### INPUT

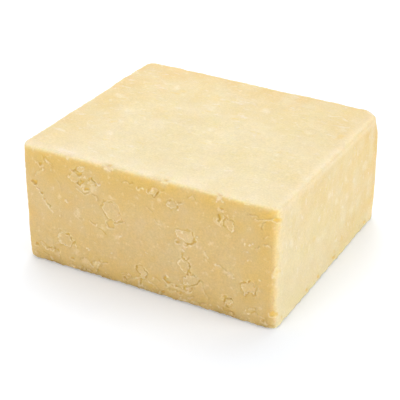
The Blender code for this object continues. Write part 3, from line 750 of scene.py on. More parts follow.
@dataclass(frozen=True)
class ScatteredTears:
    """Tears scattered by rule: over the two hidden torn sides, and small ones along the foot of all three.

    Numbers of small tears are for each millimetre of half the side's width.
    """

    # Flakes and pits as large as those of the solid: side, how many of each, half the side's width.
    seed: int = 15
    counts: tuple[tuple[Side, int, int, float], ...] = (
        (Side.BACK, 9, 8, HALF_LENGTH),
        (Side.LEFT, 5, 5, HALF_DEPTH),
    )
    margin: float = 7.0
    band: Place = (7.0, HEIGHT - 7.0)
    flake: DrawnOval = DrawnOval(Plate, (1.8, 3.8), (0.6, 0.9), ((0.0, 150.0),), (0.60, 0.32, 0.30, 0.50))
    pit: DrawnOval = DrawnOval(Pit, (0.9, 1.7), (0.5, 0.9), ((0.45, 0.80),))
    # Small marks between them.
    small_seed: int = 41
    small_margin: float = 3.0
    small_band: Place = (4.0, HEIGHT - 4.0)
    seams_each: float = 0.34
    seam_steps: int = 3
    seam_step: Place = (0.6, 1.3)
    seam_bend: Place = (-0.9, 0.9)
    seam_pale: Place = (0.4, 0.9)
    seam_gold: Place = (0.1, 0.7)
    chips_each: float = 0.30
    chip: DrawnOval = DrawnOval(Chip, (0.3, 0.8), (0.5, 0.8), place_first=True)
    stains_each: float = 0.22
    stain: DrawnOval = DrawnOval(Stain, (1.0, 2.2), (0.4, 0.8), ((0.25, 0.5),), place_first=True)
    # Share of the stains that are golden; the others are pale.
    stains_golden: float = 0.4
    # Crumbly marks along the foot.
    foot_seed: int = 43
    foot_margin: float = 2.5
    foot_band: Place = (0.9, 6.5)
    foot_seams_each: float = 0.55
    foot_seam_steps: int = 2
    foot_seam_run: Place = (0.5, 1.3)
    foot_seam_climb: Place = (-0.7, 0.7)
    foot_seam_pale: Place = (0.35, 0.8)
    foot_seam_gold: Place = (0.2, 0.9)
    foot_chips_each: float = 0.50
    foot_chip: DrawnOval = DrawnOval(Chip, (0.3, 0.75), (0.5, 0.8))
    foot_pits_each: float = 0.26
    foot_pit: DrawnOval = DrawnOval(Pit, (0.4, 0.9), (0.5, 0.9), ((0.4, 0.8),), (0.8, 0.5))

    def scattered(self) -> dict[Side, list[Tear]]:
        """Flakes and pits where the solid has them, then the small marks between them and along the foot.

        Returns:
            The tears of each torn side.
        """
        draws = np.random.default_rng(self.seed)
        tears: dict[Side, list[Tear]] = {Side.FRONT: []}
        for side, flakes, pits, half_width in self.counts:
            reach = half_width - self.margin
            tears[side] = [self.flake.tear(draws, reach, self.band) for _ in range(flakes)]
            tears[side] += [self.pit.tear(draws, reach, self.band) for _ in range(pits)]
        small = np.random.default_rng(self.small_seed)
        for side, _, _, half_width in self.counts:
            tears[side] += self.small_marks(small, half_width)
        low = np.random.default_rng(self.foot_seed)
        for side in TORN_SIDES:
            tears[side] += self.foot_marks(low, HALF_DEPTH if side is Side.LEFT else HALF_LENGTH)
        return tears

    @staticmethod
    def place(draws: np.random.Generator, reach: float, band: Place) -> Place:
        """A drawn place on a side, this far from its middle at most and within a band of heights."""
        return draws.uniform(-reach, reach), draws.uniform(*band)

    def small_marks(self, draws: np.random.Generator, half_width: float) -> list[Tear]:
        """Seams, chips and stains too small for the solid.

        Args:
            draws: Source of the draws.
            half_width: Half the width of the side.

        Returns:
            The marks.
        """
        marks: list[Tear] = []
        reach = half_width - self.small_margin
        for _ in range(round(half_width * self.seams_each)):
            across, up = self.place(draws, reach, self.small_band)
            heading = draws.uniform(0.0, math.tau)
            points = [(across, up)]
            for _ in range(self.seam_steps):
                heading += draws.uniform(*self.seam_bend)
                step = draws.uniform(*self.seam_step)
                across, up = across + step * math.cos(heading), up + step * math.sin(heading)
                points.append((across, up))
            pale, gold = draws.uniform(*self.seam_pale), draws.uniform(*self.seam_gold)
            marks.append(Seam(tuple(points), pale=pale, gold=gold))
        for _ in range(round(half_width * self.chips_each)):
            marks.append(self.chip.tear(draws, reach, self.small_band))
        for _ in range(round(half_width * self.stains_each)):
            stain = self.stain.tear(draws, reach, self.small_band)
            if draws.random() >= self.stains_golden:
                stain = replace(stain, gold=0.0, pale=stain.gold)
            marks.append(stain)
        return marks

    def foot_marks(self, draws: np.random.Generator, half_width: float) -> list[Tear]:
        """Crumbly seams, chips and pits low on a torn side.

        Args:
            draws: Source of the draws.
            half_width: Half the width of the side.

        Returns:
            The marks.
        """
        marks: list[Tear] = []
        reach = half_width - self.foot_margin
        for _ in range(round(half_width * self.foot_seams_each)):
            across, up = self.place(draws, reach, self.foot_band)
            points = [(across, up)]
            for _ in range(self.foot_seam_steps):
                across += draws.uniform(*self.foot_seam_run)
                up += draws.uniform(*self.foot_seam_climb)
                points.append((across, up))
            pale, gold = draws.uniform(*self.foot_seam_pale), draws.uniform(*self.foot_seam_gold)
            marks.append(Seam(tuple(points), pale=pale, gold=gold))
        for kind, each in ((self.foot_chip, self.foot_chips_each), (self.foot_pit, self.foot_pits_each)):
            marks += [kind.tear(draws, reach, self.foot_band) for _ in range(round(half_width * each))]
        return marks


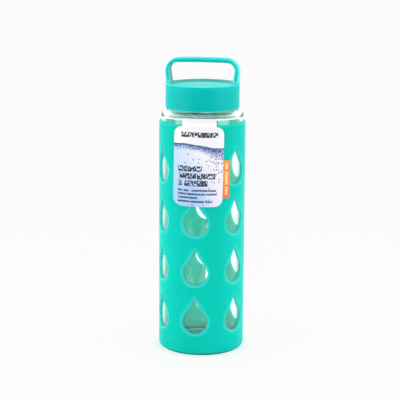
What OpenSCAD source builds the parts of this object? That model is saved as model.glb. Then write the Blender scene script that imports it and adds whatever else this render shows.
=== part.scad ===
// Wide-mouth glass drinking bottle in a windowed silicone sleeve, with a screw cap and carry loop.
// Z is up, the bottle stands on z = 0 with its axis at x = y = 0, and the label faces -Y.

/* [Glass bottle] */
// Outer diameter of the glass body
glass_d = 66; // [64:0.5:66]
// Thickness of the glass wall
glass_wall = 2.2; // [1.8:0.1:2.6]
// Thickness of the glass base at its middle
glass_base = 5; // [4:0.5:7]
// Height of the shoulder's flat top
shoulder_h = 197.8; // [197:0.2:205]
// Outside radius of the shoulder's corner
shoulder_r = 4.2; // [3.8:0.1:4.4]
// Outer diameter of the neck under its thread
neck_d = 52; // [51.6:0.1:52]
// Height of the neck above the shoulder
neck_h = 14.8; // [14.6:0.1:15]

/* [Silicone sleeve] */
// Outer diameter of the sleeve
sleeve_d = 70; // [70:0.5:72]
// Height of the sleeve's top edge
sleeve_h = 188.2; // [186:0.2:189]
// Thickness of the sleeve's floor
sleeve_floor = 2; // [1.6:0.1:2.4]
// Outside radius of the sleeve's bottom corner
heel_r = 3.5; // [3:0.1:5]
// Columns of drop-shaped windows
window_columns = 6; // [3:1:7]
// Rows of drop-shaped windows
window_rows = 4; // [1:1:4]
// Width of a window
window_w = 20.2; // [16:0.2:24]
// Height of a window from its round end to its tip
window_h = 30.5; // [28:0.1:34]
// Height of the lowest row's tips
first_tip_h = 48.9; // [46:0.1:50]
// Distance from one row to the next
row_pitch = 40.6; // [38:0.2:42]
// Turn of the windows to the left of the front
window_turn = 8.8; // [-30:0.2:30]

/* [Cap] */
// Outer diameter of the cap
cap_d = 59.6; // [59:0.2:61]
// Height of the cap from its lower edge to its rim
cap_h = 20; // [19.8:0.1:21]
// Gap between the cap's lower edge and the shoulder
cap_gap = 0.8; // [0.6:0.1:1]
// Thickness of the cap's skirt
cap_wall = 1.4; // [1.2:0.1:1.6]
// Thickness of the cap's top plate
plate_t = 2.2; // [1.8:0.1:2.4]
// Depth of the dished top below the rim
dish_depth = 2.6; // [1.8:0.1:2.6]

/* [Carry loop] */
// Height of the loop's top above the cap's rim
loop_h = 20.4; // [18:0.2:24]
// Width of the loop at its widest
loop_w = 60.4; // [59:0.2:61]
// Depth of the loop's strap, front to back
loop_depth = 11; // [8:0.5:14]
// Thickness of the loop's top bar
bar_t = 3.7; // [3:0.1:4.5]
// Thickness of the loop's legs at their foot
leg_t = 5; // [4:0.1:6]
// Drop of the loop's top bar from its middle to its ends
loop_arch = 0.8; // [0:0.1:1.2]
// Turn of the loop away from the front
loop_turn = 8; // [0:1:30]

/* [Thread] */
// Rise of the cap in one turn
lead = 4; // [3.6:0.2:4.4]
// Turns of thread on the neck
neck_turns = 1.5; // [1:0.25:1.5]
// Turns of thread in the cap's liner
liner_turns = 1.25; // [1:0.25:1.5]

/* [Label] */
// Width of the label
label_w = 39.2; // [30:0.2:44]
// Height of the label's lower edge
label_bottom_h = 124.1; // [100:0.1:140]
// Radius of the label's corners
label_corner = 6.6; // [3:0.1:8]
// Width of the tab that holds the label to the glass
tab_w = 26.9; // [18:0.1:30]
// Height of the tab's top edge
tab_h = 193.9; // [192:0.1:194]
// Shift of the label to the left of the front
label_shift = 2.8; // [0:0.1:6]
// Lean of the label
label_lean = 0.9; // [-2:0.1:2]
// Height of the sticker beside the label
sticker_h = 30.5; // [20:0.5:40]

/* [Hidden] */
$fn = 144;
eps = 0.01;
far = 400;

// Glass
glass_r = glass_d / 2;
glass_in_r = glass_r - glass_wall;
glass_heel_r = 3;
glass_in_heel_r = 8;
glass_knee_r = 4;
push_up_r = 23;
push_up_h = 1.4;
neck_r = neck_d / 2;
mouth_r = neck_r - glass_wall - 0.1;
neck_fillet_r = 0.6;
rim_round_r = 0.8;
rim_h = shoulder_h + neck_h;

// Sleeve
sleeve_r = sleeve_d / 2;
sleeve_in_r = glass_r + 0.03;
sleeve_in_heel_r = 2.4;
edge_round_r = 0.7;
groove_r = 20;
groove_w = 3;
groove_depth = 0.7;

// Window outline: a round end and two hollow flanks that meet at the tip
round_r = window_w / 2;
round_drop = window_h - round_r;
flank_foot_a = 42;
flank_foot = [round_r * cos(flank_foot_a), round_drop - round_r * sin(flank_foot_a)];
flank_tip_a = 2 * atan(flank_foot[0] / flank_foot[1]) - flank_foot_a;
flank_r = norm(flank_foot) / (2 * sin((flank_foot_a - flank_tip_a) / 2));

// Cap
cap_r = cap_d / 2;
cap_z = shoulder_h + cap_gap;
cap_rim_z = cap_z + cap_h;
cap_in_r = cap_r - cap_wall;
dish_r = cap_r - 2.2;
dish_z = cap_rim_z - dish_depth;
plate_z = dish_z - plate_t;
cap_edge_r = 0.6;
cap_rim_r = 1;
dish_fillet_r = dish_depth - cap_rim_r / 2;

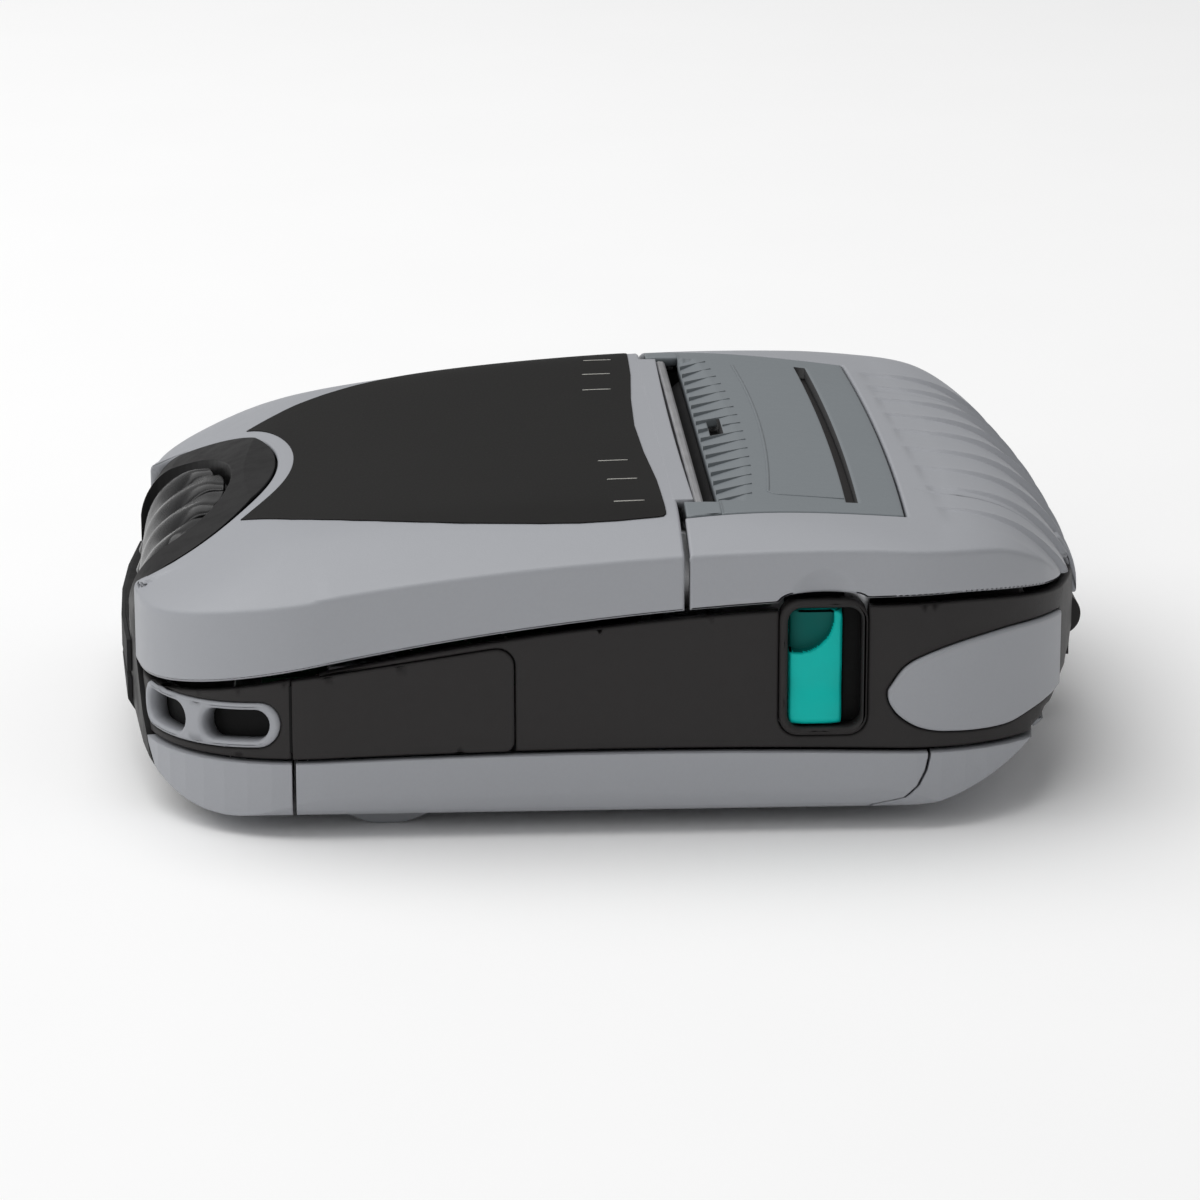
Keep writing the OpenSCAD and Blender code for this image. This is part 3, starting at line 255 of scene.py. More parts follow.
def circuit_board(name, colour):
    """Green solder mask over copper tracks and tinned pads."""
    f = Finish(name)
    where = f.place()
    layout = {"Vector": where, "Scale": 0.6, "Mortar Size": 0.08, "Brick Width": 2.6, "Row Height": 0.55}
    bond = {"offset": 0.37, "squash": 1.6, "squash_frequency": 3}
    tracks = f.node("ShaderNodeTexBrick", bond, layout, out="Fac")
    pads = f.node("ShaderNodeTexVoronoi", {"feature": "F1"}, {
        "Vector": where, "Scale": 0.55, "Randomness": 0.6}, out="Distance")
    pad = 1.0 - f.step(pads, 0.13, 0.17)
    weave = f.noise(where, 1.8, 2.0)
    mask = f.between((tracks * 0.8 + (weave - 0.5) * 0.4).clamped(), shade(colour, 0.8), shade(colour, 1.9))
    tint = f.between(pad, mask, (0.62, 0.6, 0.55))
    return f.surface({
        "Base Color": tint,
        "Metallic": (pad * 0.9).clamped(),
        "Roughness": (0.42 - pad * 0.12 + (weave - 0.5) * 0.15).clamped(),
        "Normal": f.bump(tracks * 0.6 + pad * 0.4, 0.4, 0.04, f.rounded(0.1)),
    })


finishes = {
    "case_gray": moulded_plastic("case_gray_moulding", srgb(158, 160, 165), rough=0.48),
    "panel_gray": moulded_plastic("insert_blue_gray", srgb(117, 123, 127), rough=0.5),
    "band_black": moulded_plastic("band_black_moulding", srgb(44, 42, 42), rough=0.55, gloss=0.25, highlight=0.04),
    "film_black": matt_film("label_film", srgb(25, 24, 23)),
    "key_gloss": gloss_plastic("key_gloss_black", srgb(22, 22, 23), rough=0.2, gloss=0.35, edge=0.15),
    "latch_teal": gloss_plastic("latch_teal", srgb(0, 190, 180), rough=0.4, gloss=0.2),
    "bezel_black": gloss_plastic("bezel_satin_black", srgb(10, 9, 10), rough=0.42, gloss=0.2),
    # Darker teal for the thumb recess of the latch button: painted shade.
    "teal_grip": gloss_plastic("latch_teal_painted_shade", srgb(0, 92, 86), rough=0.5, gloss=0.15),
    "recess_black": moulded_plastic(
        "recess_black_moulding", srgb(12, 12, 12), rough=0.6, gloss=0.15, highlight=0.0),
    "rubber_black": soft_rubber("rubber_black", srgb(34, 34, 35)),
    "steel": brushed_metal("zinc_plated_steel", (0.62, 0.63, 0.65)),
    "tear_metal": brushed_metal("tear_bar_steel", (0.5, 0.5, 0.51), along=(3.0, 0.05, 3.0), rough=0.5),
    "board_green": circuit_board("circuit_board_green", (0.02, 0.12, 0.05)),
    "chip_black": moulded_plastic("connector_black", srgb(30, 30, 31), rough=0.5, gloss=0.4),
    "gear_white": moulded_plastic("acetal_white", (0.72, 0.71, 0.66), grain=1.2, depth=0.02, rough=0.35),
    "contact_gold": brushed_metal("gold_contacts", (0.8, 0.56, 0.22), rough=0.25),
    "head_ceramic": gloss_plastic("print_head_glaze", (0.012, 0.011, 0.01), rough=0.3, gloss=0.2),
    "flex_amber": gloss_plastic("flex_amber_film", (0.5, 0.2, 0.03), rough=0.25),
    "cell_wrap": gloss_plastic("cell_shrink_wrap", (0.03, 0.1, 0.24), rough=0.25),
    "buzzer_black": moulded_plastic("buzzer_black", srgb(26, 26, 27), rough=0.6, gloss=0.3),
}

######

GOAL OF THE EXERCISE - Please give back only the lines between the first line of the entries and the line with "0.8),), (0.8, 0.5))", both ends included, word for word.

FINAL RESULT -
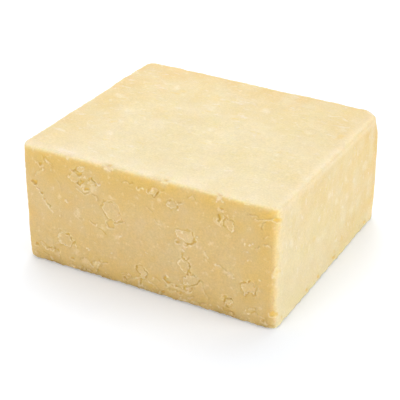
The Blender code for this object continues. Write part 3, from line 750 of scene.py on. More parts follow.
@dataclass(frozen=True)
class ScatteredTears:
    """Tears scattered by rule: over the two hidden torn sides, and small ones along the foot of all three.

    Numbers of small tears are for each millimetre of half the side's width.
    """

    # Flakes and pits as large as those of the solid: side, how many of each, half the side's width.
    seed: int = 15
    counts: tuple[tuple[Side, int, int, float], ...] = (
        (Side.BACK, 9, 8, HALF_LENGTH),
        (Side.LEFT, 5, 5, HALF_DEPTH),
    )
    margin: float = 7.0
    band: Place = (7.0, HEIGHT - 7.0)
    flake: DrawnOval = DrawnOval(Plate, (1.8, 3.8), (0.6, 0.9), ((0.0, 150.0),), (0.60, 0.32, 0.30, 0.50))
    pit: DrawnOval = DrawnOval(Pit, (0.9, 1.7), (0.5, 0.9), ((0.45, 0.80),))
    # Small marks between them.
    small_seed: int = 41
    small_margin: float = 3.0
    small_band: Place = (4.0, HEIGHT - 4.0)
    seams_each: float = 0.34
    seam_steps: int = 3
    seam_step: Place = (0.6, 1.3)
    seam_bend: Place = (-0.9, 0.9)
    seam_pale: Place = (0.4, 0.9)
    seam_gold: Place = (0.1, 0.7)
    chips_each: float = 0.30
    chip: DrawnOval = DrawnOval(Chip, (0.3, 0.8), (0.5, 0.8), place_first=True)
    stains_each: float = 0.22
    stain: DrawnOval = DrawnOval(Stain, (1.0, 2.2), (0.4, 0.8), ((0.25, 0.5),), place_first=True)
    # Share of the stains that are golden; the others are pale.
    stains_golden: float = 0.4
    # Crumbly marks along the foot.
    foot_seed: int = 43
    foot_margin: float = 2.5
    foot_band: Place = (0.9, 6.5)
    foot_seams_each: float = 0.55
    foot_seam_steps: int = 2
    foot_seam_run: Place = (0.5, 1.3)
    foot_seam_climb: Place = (-0.7, 0.7)
    foot_seam_pale: Place = (0.35, 0.8)
    foot_seam_gold: Place = (0.2, 0.9)
    foot_chips_each: float = 0.50
    foot_chip: DrawnOval = DrawnOval(Chip, (0.3, 0.75), (0.5, 0.8))
    foot_pits_each: float = 0.26
    foot_pit: DrawnOval = DrawnOval(Pit, (0.4, 0.9), (0.5, 0.9), ((0.4, 0.8),), (0.8, 0.5))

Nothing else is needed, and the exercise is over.